Sonas faber is not a time and {phase aligned speaker} in the truest sense. They do have a first order crossover which is good but some of the other required elements are missing.
Now, with CD players, part of the problem is in the mastering of the discs. A lot of the producers don't give a crap about time, phase or anything else. When you send a signal through an equalizer, you change its time and phase characteristics. A single capacitor will have an effect!
It doesn't have to be deliberate, it just turns out that way because they don't care for the most part. The are processing the signal to get a desired sound and in this process destroying the time and phasing of the original master recording. This is why a lot of people like vinyl. Some of this issues are removed. (I will add though that not all vinyl is good either.)

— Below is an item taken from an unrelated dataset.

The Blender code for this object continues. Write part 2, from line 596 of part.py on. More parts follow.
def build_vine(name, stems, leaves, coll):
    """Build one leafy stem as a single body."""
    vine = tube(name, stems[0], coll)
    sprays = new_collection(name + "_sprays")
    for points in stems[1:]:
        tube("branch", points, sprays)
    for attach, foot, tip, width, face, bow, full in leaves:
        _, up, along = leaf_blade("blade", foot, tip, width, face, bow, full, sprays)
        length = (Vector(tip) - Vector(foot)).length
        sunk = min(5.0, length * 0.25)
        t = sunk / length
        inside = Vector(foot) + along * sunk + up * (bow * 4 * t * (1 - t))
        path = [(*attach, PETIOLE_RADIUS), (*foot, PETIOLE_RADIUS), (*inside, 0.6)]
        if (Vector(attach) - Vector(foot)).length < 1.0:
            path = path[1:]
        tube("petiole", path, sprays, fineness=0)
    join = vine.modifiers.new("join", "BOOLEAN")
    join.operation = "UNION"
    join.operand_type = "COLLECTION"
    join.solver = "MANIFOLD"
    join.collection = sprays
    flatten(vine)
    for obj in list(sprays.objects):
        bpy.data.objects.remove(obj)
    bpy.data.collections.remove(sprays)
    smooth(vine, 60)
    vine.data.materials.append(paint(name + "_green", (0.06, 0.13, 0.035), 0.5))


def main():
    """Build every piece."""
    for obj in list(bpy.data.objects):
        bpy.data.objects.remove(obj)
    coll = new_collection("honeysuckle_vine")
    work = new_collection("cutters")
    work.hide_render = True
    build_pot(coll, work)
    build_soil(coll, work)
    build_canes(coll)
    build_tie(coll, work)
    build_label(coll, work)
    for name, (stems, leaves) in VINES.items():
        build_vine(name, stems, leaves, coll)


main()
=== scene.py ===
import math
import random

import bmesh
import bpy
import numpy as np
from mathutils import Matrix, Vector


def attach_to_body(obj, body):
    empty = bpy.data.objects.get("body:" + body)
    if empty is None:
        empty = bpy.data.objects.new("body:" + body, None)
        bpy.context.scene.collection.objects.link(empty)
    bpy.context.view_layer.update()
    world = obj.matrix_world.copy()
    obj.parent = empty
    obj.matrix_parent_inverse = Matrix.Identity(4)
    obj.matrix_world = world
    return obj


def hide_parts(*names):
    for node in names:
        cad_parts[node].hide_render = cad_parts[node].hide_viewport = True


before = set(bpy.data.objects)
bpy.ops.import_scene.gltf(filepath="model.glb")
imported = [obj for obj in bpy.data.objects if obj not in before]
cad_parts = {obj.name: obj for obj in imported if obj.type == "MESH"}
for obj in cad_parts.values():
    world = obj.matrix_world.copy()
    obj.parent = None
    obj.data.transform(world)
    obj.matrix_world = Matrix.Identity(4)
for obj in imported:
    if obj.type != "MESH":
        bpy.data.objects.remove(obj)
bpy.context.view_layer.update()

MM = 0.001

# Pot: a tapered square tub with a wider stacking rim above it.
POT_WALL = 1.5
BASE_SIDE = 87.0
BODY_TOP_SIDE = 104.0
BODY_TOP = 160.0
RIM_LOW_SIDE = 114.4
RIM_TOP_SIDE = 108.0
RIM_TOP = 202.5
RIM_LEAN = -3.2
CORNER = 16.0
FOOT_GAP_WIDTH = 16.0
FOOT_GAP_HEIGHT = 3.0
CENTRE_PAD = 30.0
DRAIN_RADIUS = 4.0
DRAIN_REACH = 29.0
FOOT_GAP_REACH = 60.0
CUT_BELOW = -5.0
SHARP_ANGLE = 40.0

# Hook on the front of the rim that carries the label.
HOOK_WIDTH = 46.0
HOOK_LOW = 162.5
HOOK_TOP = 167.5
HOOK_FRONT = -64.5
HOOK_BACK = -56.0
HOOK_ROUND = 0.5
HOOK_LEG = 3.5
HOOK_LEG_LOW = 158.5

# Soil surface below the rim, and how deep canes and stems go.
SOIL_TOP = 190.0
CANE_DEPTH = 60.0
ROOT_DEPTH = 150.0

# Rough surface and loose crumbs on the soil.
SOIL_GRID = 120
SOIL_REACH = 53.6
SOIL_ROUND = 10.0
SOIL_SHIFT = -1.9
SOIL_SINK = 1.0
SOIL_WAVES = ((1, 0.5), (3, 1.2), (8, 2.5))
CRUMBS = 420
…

I thought the SACD format was a step in the right direction and still do. It was much closer to analogue and for the people who couldn't hear the difference, well maybe they needed a serious equipment upgrade. The differences were readily apparent. Some compared the hybrid discs using CD vs SACD and I agree, sometimes the differences weren't there. I think there's a reason for that but that's for another day. However, if you took a copy of a single SACD vs a CD, it was apparent WITH well recorded material to start with.
Then we get to the CD player itself. My God, how much does the signal travel through till it gets out the other side? They're some really crappy players that cost an arm and leg!
It still all boils down to what the individual likes and wants. It has nothing to do with High Fidelity. That is one of the most overused words around. See, now we need to define High Fidelity! Obviously, it means different things to different folk.
If you are truly happy with your systems performance, pat yourself on the back. You're one of the few! But don't think for a minute as the years go by that your taste and wants will not change. You'll get on the rat race at some point. I just got tired of the rats winning!!!!!
I am a dealer for deHavilland electronics, perhaps the finest sounding single ended amplifiers and preamplifiers available.
You have got to be kidding on the preamp!